===== INPUT MATERIAL

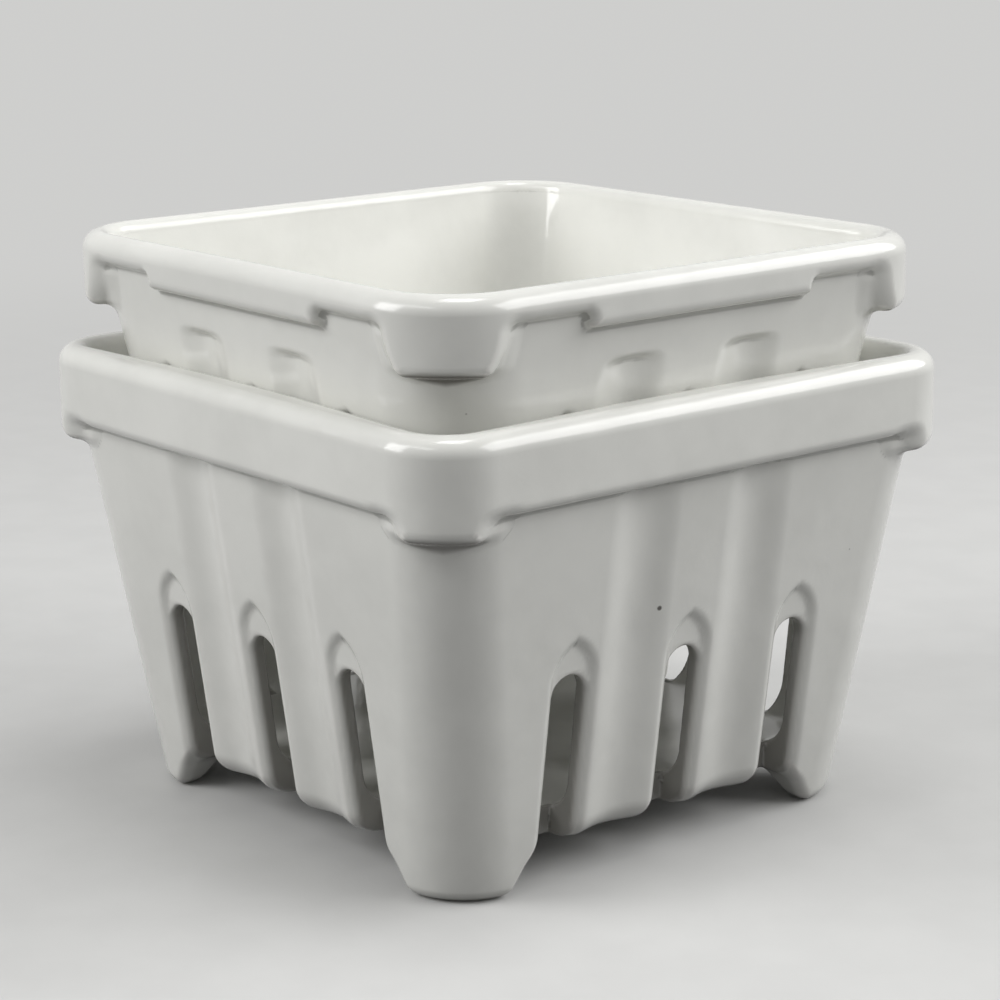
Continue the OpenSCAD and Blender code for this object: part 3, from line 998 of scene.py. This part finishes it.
class BOWLS_OT_upper(bpy.types.Operator):
    """Builds the upper, shallower bowl that sits in the lower one's rim"""

    bl_idname = "bowls.upper"
    bl_label = "Upper bowl"

    def execute(self, context):
        sizes = context.scene.bowl_upper
        material = glaze_material("clear_glaze_upper", context.scene.bowl_glaze, sizes.lift)
        build_bowl(context, "upper_bowl_ware", "upper_bowl", "upper", sizes, material)
        return {"FINISHED"}


class BOWLS_OT_stage(bpy.types.Operator):
    """Sets up the floor, the room, the lamps and the camera"""

    bl_idname = "bowls.stage"
    bl_label = "Stage"

    def execute(self, context):
        look = context.scene.bowl_stage
        add_floor(context, look)
        context.scene.world = room_world(look)
        for name, place, size, setting in LAMPS:
            add_softbox(context, name, place, size, getattr(look, setting))
        add_camera(context, look)
        context.scene.view_settings.view_transform = "Standard"
        return {"FINISHED"}


class BOWLS_PT_panel(bpy.types.Panel):
    """Lists the pieces of the ware, the stage and their settings"""

    bl_idname = "BOWLS_PT_panel"
    bl_label = "Berry colander bowls"
    bl_space_type = "VIEW_3D"
    bl_region_type = "UI"
    bl_category = "Bowls"

    def draw(self, context):
        layout = self.layout
        for operator in OPERATORS:
            layout.operator(operator.bl_idname)
        for title, group in GROUPS.items():
            settings = getattr(context.scene, title)
            box = layout.box()
            box.label(text=group.__doc__)
            for name in group.__annotations__:
                box.prop(settings, name)


GROUPS = {
    "bowl_lower": LowerBowlSizes,
    "bowl_upper": UpperBowlSizes,
    "bowl_clay": ClaySizes,
    "bowl_glaze": GlazeLook,
    "bowl_stage": StageLook,
}
OPERATORS = (BOWLS_OT_lower, BOWLS_OT_upper, BOWLS_OT_stage)
CLASSES = (*GROUPS.values(), *OPERATORS, BOWLS_PT_panel)


def register():
    for cls in CLASSES:
        bpy.utils.register_class(cls)
    for title, group in GROUPS.items():
        setattr(bpy.types.Scene, title, PointerProperty(type=group))


def unregister():
    for title in GROUPS:
        delattr(bpy.types.Scene, title)
    for cls in reversed(CLASSES):
        bpy.utils.unregister_class(cls)


def main():
    register()
    bpy.ops.bowls.lower()
    bpy.ops.bowls.upper()
    bpy.ops.bowls.stage()


if __name__ == "__main__":
    main()
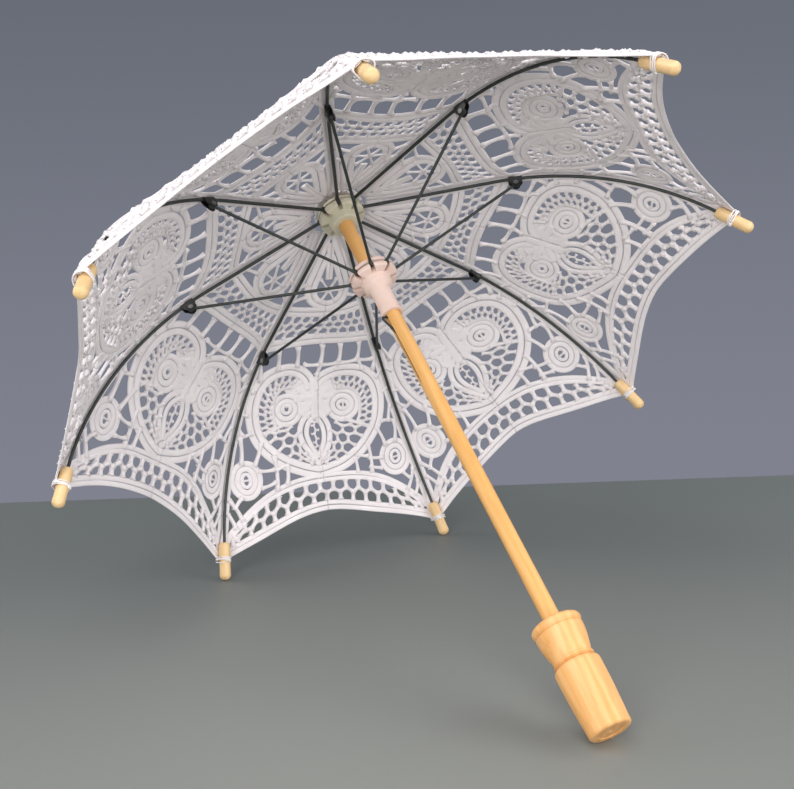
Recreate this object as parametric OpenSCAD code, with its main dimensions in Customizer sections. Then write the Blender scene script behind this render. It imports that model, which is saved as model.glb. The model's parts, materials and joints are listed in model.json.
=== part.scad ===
// Small folding parasol: eight wire ribs under a lace canopy, on a wooden shaft with a turned handle.
// It lies open on the floor, resting on two rib tips and on the handle's end.
// Everything is modelled round the shaft, with z = 0 in the crown's ring plane and the handle below it,
// and placed() leans the whole frame over onto the floor.

/* [Frame] */
// Length of a rib's straight stretch, from the crown ring
rib_straight = 78.5; // [77:0.5:80]
// Slope of the open rib below level at the crown
rib_slope = 13.4; // [13:0.1:14]
// Radius of the rib's bow
rib_bow_r = 155; // [150:1:160]
// Angle that the bow turns through
rib_bow_turn = 48.6; // [47:0.2:50]
// Diameter of the rib wire
rib_wire_d = 1.9; // [1.6:0.1:2.2]
// Diameter of the stretcher wire
stretcher_wire_d = 1.7; // [1.4:0.1:1.9]
// Radius of the crown's and the runner's wire rings
ring_r = 12; // [11.5:0.1:12.5]
// Distance along the rib's bow to the clip
clip_along_bow = 13; // [11:0.5:15]
// Drop from the rib wire to the stretcher's rivet
clip_drop = 4.3; // [4:0.1:5]

/* [Shaft and handle] */
// Diameter of the shaft
shaft_d = 8.5; // [8:0.1:9]
// Distance from the crown ring to the top of the handle
handle_top = 277.8; // [270:0.5:290]
// Length of the handle
handle_len = 55.7; // [50:0.5:60]
// Largest diameter of the handle
handle_d = 24.7; // [23:0.1:26]
// Height of the ferrule's tip above the crown ring
ferrule_top = 22; // [20:0.5:24]
// Diameter of the ferrule's straight end
ferrule_d = 7; // [6.5:0.1:7.5]

/* [Runner and catch] */
// Length of the runner's tube below its ring
runner_len = 29; // [27:0.5:31]
// Outer diameter of the runner's tube
runner_tube_d = 11.4; // [11:0.1:12]
// Diameter of the catch wire
catch_wire_d = 1.2; // [1:0.1:1.3]
// How far the catch reaches below the open runner
catch_len = 47; // [44:0.5:50]

/* [Tips and canopy] */
// Length of a rib tip bead
tip_len = 22.7; // [21:0.1:24]
// Diameter of a rib tip bead
tip_d = 6.9; // [6.5:0.1:7.3]
// Thickness of the lace
lace_t = 0.8; // [0.6:0.1:0.9]
// How far the hem rises up the bow halfway between two ribs
hem_rise = 7; // [5:0.5:10]
// How far the lace sinks inwards halfway between two ribs
lace_sag = 3; // [2:0.5:4]

/* [Hidden] */
$fn = 64;
rib_count = 8;
rib_step = 360 / rib_count;
down_rib = rib_step / 2;           // azimuth of rib 7 from straight down: ribs 6 and 7 stand on the floor
running = 0.3;                     // clearance between pieces that move past each other
pin_clear = 0.08;                  // radial clearance of a rivet in an eye
snug = 0.05;                       // glue gap between pieces that are fixed together
socket_depth = 22;                 // how far the shaft goes into the handle
shaft_end = 4;                     // where the shaft meets the ferrule

ring_wire_d = 1;
eye_hole_r = 0.75;
notch_w = rib_wire_d + 2 * running;
notch_r = ring_r - 3.2;            // how deep a notch reaches towards the shaft
flange_r = ring_r + 1.5;

rivet_d = 1.6;
clip_gap = 2.3;                    // between the clip's two cheeks
clip_wall = 0.5;
clip_len = 8;
eye_t = 1.5;                       // thickness of the stretcher's flat eye
eye_slim = 0.2;                    // a bent eye is a little thinner than its wire
bend_swell = 0.1;                  // a wire is a little thicker where it is bent
bow_lap = 0.15;                    // angle by which the rib's bow runs into its straight ends
bow_slim = 0.08;                   // the bow is drawn a little thinner than the straight wire

catch_side = 90;                   // azimuth of the catch from straight down
catch_slot_w = 1.8;
catch_slot_bottom = -1.8;          // the slot passes the shaft's axis by this much

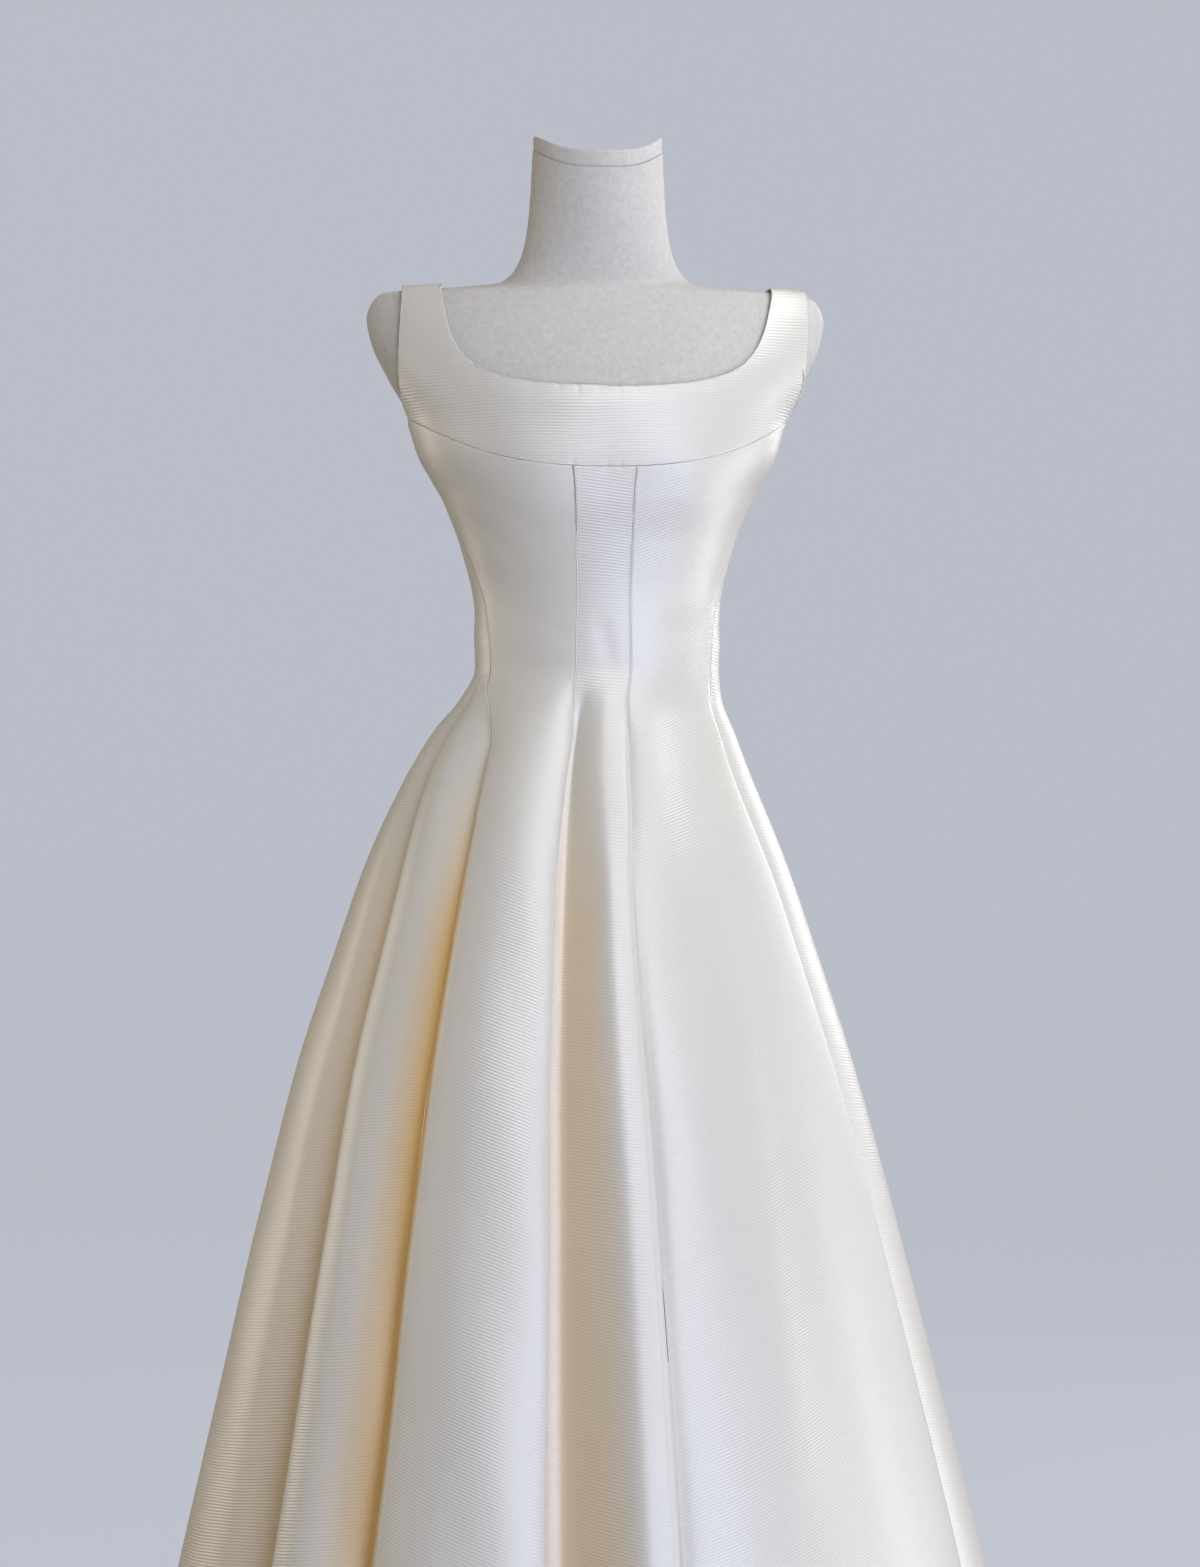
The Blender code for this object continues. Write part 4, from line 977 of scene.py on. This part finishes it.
class DRESS_PG_sizes(bpy.types.PropertyGroup):
    seam_gap: length_setting("Seam gap", "Between two pieces that are sewn together", 0.0003, 0.0001)
    seam_depth: length_setting("Seam depth", "How far the face sinks beside a seam", 0.00022, 0.0)
    seam_roll: length_setting("Seam roll", "Width over which the face rolls into a seam", 0.0009, 0.0005)
    seam_lip: length_setting("Seam lip", "How far a pressed edge stands proud of its seam", 0.0003, 0.0)
    satin_thick: length_setting("Satin", "Thickness of the satin's own wall", 0.0009, 0.0003)
    base_radius: FloatProperty(name="Base radius", description="Half the base plate's width",
                               default=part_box("base")[1][0], min=0.1, unit="LENGTH")
    base_height: FloatProperty(name="Base height", description="Height of the base plate's crown",
                               default=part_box("base")[1][2], min=0.005, unit="LENGTH")


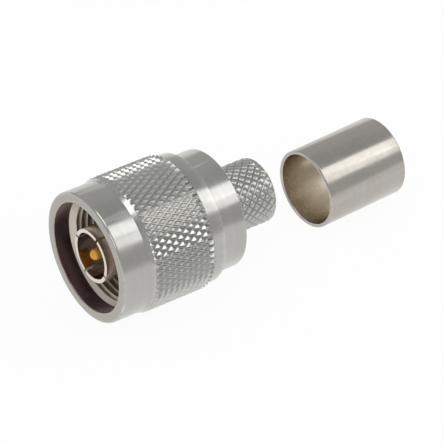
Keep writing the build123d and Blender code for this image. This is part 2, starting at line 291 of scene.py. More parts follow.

==========

WHAT IS NEEDED:
Extract all the data above exactly, excluding every picture.

TASK OUTPUT:
Continue the OpenSCAD and Blender code for this object: part 3, from line 998 of scene.py. This part finishes it.
class BOWLS_OT_upper(bpy.types.Operator):
    """Builds the upper, shallower bowl that sits in the lower one's rim"""

    bl_idname = "bowls.upper"
    bl_label = "Upper bowl"

    def execute(self, context):
        sizes = context.scene.bowl_upper
        material = glaze_material("clear_glaze_upper", context.scene.bowl_glaze, sizes.lift)
        build_bowl(context, "upper_bowl_ware", "upper_bowl", "upper", sizes, material)
        return {"FINISHED"}


class BOWLS_OT_stage(bpy.types.Operator):
    """Sets up the floor, the room, the lamps and the camera"""

    bl_idname = "bowls.stage"
    bl_label = "Stage"

    def execute(self, context):
        look = context.scene.bowl_stage
        add_floor(context, look)
        context.scene.world = room_world(look)
        for name, place, size, setting in LAMPS:
            add_softbox(context, name, place, size, getattr(look, setting))
        add_camera(context, look)
        context.scene.view_settings.view_transform = "Standard"
        return {"FINISHED"}


class BOWLS_PT_panel(bpy.types.Panel):
    """Lists the pieces of the ware, the stage and their settings"""

    bl_idname = "BOWLS_PT_panel"
    bl_label = "Berry colander bowls"
    bl_space_type = "VIEW_3D"
    bl_region_type = "UI"
    bl_category = "Bowls"

    def draw(self, context):
        layout = self.layout
        for operator in OPERATORS:
            layout.operator(operator.bl_idname)
        for title, group in GROUPS.items():
            settings = getattr(context.scene, title)
            box = layout.box()
            box.label(text=group.__doc__)
            for name in group.__annotations__:
                box.prop(settings, name)


GROUPS = {
    "bowl_lower": LowerBowlSizes,
    "bowl_upper": UpperBowlSizes,
    "bowl_clay": ClaySizes,
    "bowl_glaze": GlazeLook,
    "bowl_stage": StageLook,
}
OPERATORS = (BOWLS_OT_lower, BOWLS_OT_upper, BOWLS_OT_stage)
CLASSES = (*GROUPS.values(), *OPERATORS, BOWLS_PT_panel)


def register():
    for cls in CLASSES:
        bpy.utils.register_class(cls)
    for title, group in GROUPS.items():
        setattr(bpy.types.Scene, title, PointerProperty(type=group))


def unregister():
    for title in GROUPS:
        delattr(bpy.types.Scene, title)
    for cls in reversed(CLASSES):
        bpy.utils.unregister_class(cls)


def main():
    register()
    bpy.ops.bowls.lower()
    bpy.ops.bowls.upper()
    bpy.ops.bowls.stage()


if __name__ == "__main__":
    main()
Recreate this object as parametric OpenSCAD code, with its main dimensions in Customizer sections. Then write the Blender scene script behind this render. It imports that model, which is saved as model.glb. The model's parts, materials and joints are listed in model.json.
=== part.scad ===
// Small folding parasol: eight wire ribs under a lace canopy, on a wooden shaft with a turned handle.
// It lies open on the floor, resting on two rib tips and on the handle's end.
// Everything is modelled round the shaft, with z = 0 in the crown's ring plane and the handle below it,
// and placed() leans the whole frame over onto the floor.

/* [Frame] */
// Length of a rib's straight stretch, from the crown ring
rib_straight = 78.5; // [77:0.5:80]
// Slope of the open rib below level at the crown
rib_slope = 13.4; // [13:0.1:14]
// Radius of the rib's bow
rib_bow_r = 155; // [150:1:160]
// Angle that the bow turns through
rib_bow_turn = 48.6; // [47:0.2:50]
// Diameter of the rib wire
rib_wire_d = 1.9; // [1.6:0.1:2.2]
// Diameter of the stretcher wire
stretcher_wire_d = 1.7; // [1.4:0.1:1.9]
// Radius of the crown's and the runner's wire rings
ring_r = 12; // [11.5:0.1:12.5]
// Distance along the rib's bow to the clip
clip_along_bow = 13; // [11:0.5:15]
// Drop from the rib wire to the stretcher's rivet
clip_drop = 4.3; // [4:0.1:5]

/* [Shaft and handle] */
// Diameter of the shaft
shaft_d = 8.5; // [8:0.1:9]
// Distance from the crown ring to the top of the handle
handle_top = 277.8; // [270:0.5:290]
// Length of the handle
handle_len = 55.7; // [50:0.5:60]
// Largest diameter of the handle
handle_d = 24.7; // [23:0.1:26]
// Height of the ferrule's tip above the crown ring
ferrule_top = 22; // [20:0.5:24]
// Diameter of the ferrule's straight end
ferrule_d = 7; // [6.5:0.1:7.5]

/* [Runner and catch] */
// Length of the runner's tube below its ring
runner_len = 29; // [27:0.5:31]
// Outer diameter of the runner's tube
runner_tube_d = 11.4; // [11:0.1:12]
// Diameter of the catch wire
catch_wire_d = 1.2; // [1:0.1:1.3]
// How far the catch reaches below the open runner
catch_len = 47; // [44:0.5:50]

/* [Tips and canopy] */
// Length of a rib tip bead
tip_len = 22.7; // [21:0.1:24]
// Diameter of a rib tip bead
tip_d = 6.9; // [6.5:0.1:7.3]
// Thickness of the lace
lace_t = 0.8; // [0.6:0.1:0.9]
// How far the hem rises up the bow halfway between two ribs
hem_rise = 7; // [5:0.5:10]
// How far the lace sinks inwards halfway between two ribs
lace_sag = 3; // [2:0.5:4]

/* [Hidden] */
$fn = 64;
rib_count = 8;
rib_step = 360 / rib_count;
down_rib = rib_step / 2;           // azimuth of rib 7 from straight down: ribs 6 and 7 stand on the floor
running = 0.3;                     // clearance between pieces that move past each other
pin_clear = 0.08;                  // radial clearance of a rivet in an eye
snug = 0.05;                       // glue gap between pieces that are fixed together
socket_depth = 22;                 // how far the shaft goes into the handle
shaft_end = 4;                     // where the shaft meets the ferrule

ring_wire_d = 1;
eye_hole_r = 0.75;
notch_w = rib_wire_d + 2 * running;
notch_r = ring_r - 3.2;            // how deep a notch reaches towards the shaft
flange_r = ring_r + 1.5;

rivet_d = 1.6;
clip_gap = 2.3;                    // between the clip's two cheeks
clip_wall = 0.5;
clip_len = 8;
eye_t = 1.5;                       // thickness of the stretcher's flat eye
eye_slim = 0.2;                    // a bent eye is a little thinner than its wire
bend_swell = 0.1;                  // a wire is a little thicker where it is bent
bow_lap = 0.15;                    // angle by which the rib's bow runs into its straight ends
bow_slim = 0.08;                   // the bow is drawn a little thinner than the straight wire

catch_side = 90;                   // azimuth of the catch from straight down
catch_slot_w = 1.8;
catch_slot_bottom = -1.8;          // the slot passes the shaft's axis by this much

The Blender code for this object continues. Write part 4, from line 977 of scene.py on. This part finishes it.
class DRESS_PG_sizes(bpy.types.PropertyGroup):
    seam_gap: length_setting("Seam gap", "Between two pieces that are sewn together", 0.0003, 0.0001)
    seam_depth: length_setting("Seam depth", "How far the face sinks beside a seam", 0.00022, 0.0)
    seam_roll: length_setting("Seam roll", "Width over which the face rolls into a seam", 0.0009, 0.0005)
    seam_lip: length_setting("Seam lip", "How far a pressed edge stands proud of its seam", 0.0003, 0.0)
    satin_thick: length_setting("Satin", "Thickness of the satin's own wall", 0.0009, 0.0003)
    base_radius: FloatProperty(name="Base radius", description="Half the base plate's width",
                               default=part_box("base")[1][0], min=0.1, unit="LENGTH")
    base_height: FloatProperty(name="Base height", description="Height of the base plate's crown",
                               default=part_box("base")[1][2], min=0.005, unit="LENGTH")


Keep writing the build123d and Blender code for this image. This is part 2, starting at line 291 of scene.py. More parts follow.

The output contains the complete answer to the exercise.